The second major wrench happened when four months before the actual launch, the research vessel the mission was planned around backed out. From there, Czech said it was a mad scramble to find a suitable replacement vessel that was already on the West Coast, and to build out the on-board infrastructure to meet the mission requirements.

An image of a small ship at a dock before a science voyage. The ship is mostly white, with a black smokestack with an orange stripe. It has a black crane mounted on its back and a wooden plaque at the front of the bridge with its name, "Oceanus." A person wearing a bright orange jacket and yellow hardhat stands on one of the decks and looks across at the camera. It is a cloudy day, and heavy, dark clouds cover the sky.
The R/V (Research Vessel) Oceanus sits docked in Newport, Oregon during S-MODE ship mobilization. The Oceanus was one of three research vessels that deployed throughout the mission.
NASA Ames/Sommer Nicholas

“The key is just to always be on the lookout for issues, keep agile, and don’t get too frustrated if things don’t go your way,” Czech said. “It is what it is. Some major issue comes up on every big mission: you’ve just got to figure out how to deal with it, then move on.”

After the deployment:

After a field deployment is finished, there are still years of work to do – for the scientists and for ESPO.

The final S-MODE field deployment concluded in Spring of 2023. While the science team has been processing data and analyzing results, ESPO’s role has been to organize annual science team meetings, track publications tied to the mission, and help compile a final report to be presented in Washington DC when the mission officially wraps in May of 2025.

Researchers Kayli Matsuyoshi, Luke Colosi and Luc Lenain in the Air-Sea Interaction Laboratory at SIO discussing the latest S-MODE findings.
Researchers Kayli Matsuyoshi, Luke Colosi and Luc Lenain in the Air-Sea Interaction Laboratory at SIO discussing the latest S-MODE findings.
Courtesy of Nick Pizzo

For ASIA-AQ, whose deployment wrapped up in March of 2024, ESPO’s first task was getting all equipment and personnel back to their respective home bases.

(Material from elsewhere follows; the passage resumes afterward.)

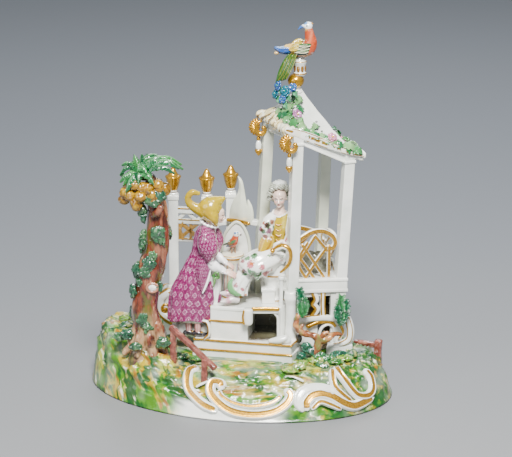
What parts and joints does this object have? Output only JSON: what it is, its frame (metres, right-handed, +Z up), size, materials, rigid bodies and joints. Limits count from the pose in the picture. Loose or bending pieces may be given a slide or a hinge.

Next up, Zavaleta and his team are coordinating a science team meeting in Malaysia in January of 2025, and supporting the scientists as they put together a preliminary research report for later that spring.

Knowledge and Expertise

While logistical skills and communication brokering are important pieces of ESPO’s role, knowledge may be the group’s most important asset. “In many ways, our value to NASA lies in the fact that we’ve been doing this a long time,” Czech said. “Our first mission was in 1987, and we’ve run over 60 campaigns since then; we have a lot of institutional knowledge that gets passed down, and a lot of experience between our team members. That expertise is a large part of our value to the agency.”

To access the data from S-MODE, visit the Physical Oceanography Distributed Active Archive Center (PO.DAAC)

About the Author

Milan Loiacono

Milan Loiacono

Science Communication Specialist

Milan Loiacono is a science communication specialist for the Earth Science Division at NASA Ames Research Center.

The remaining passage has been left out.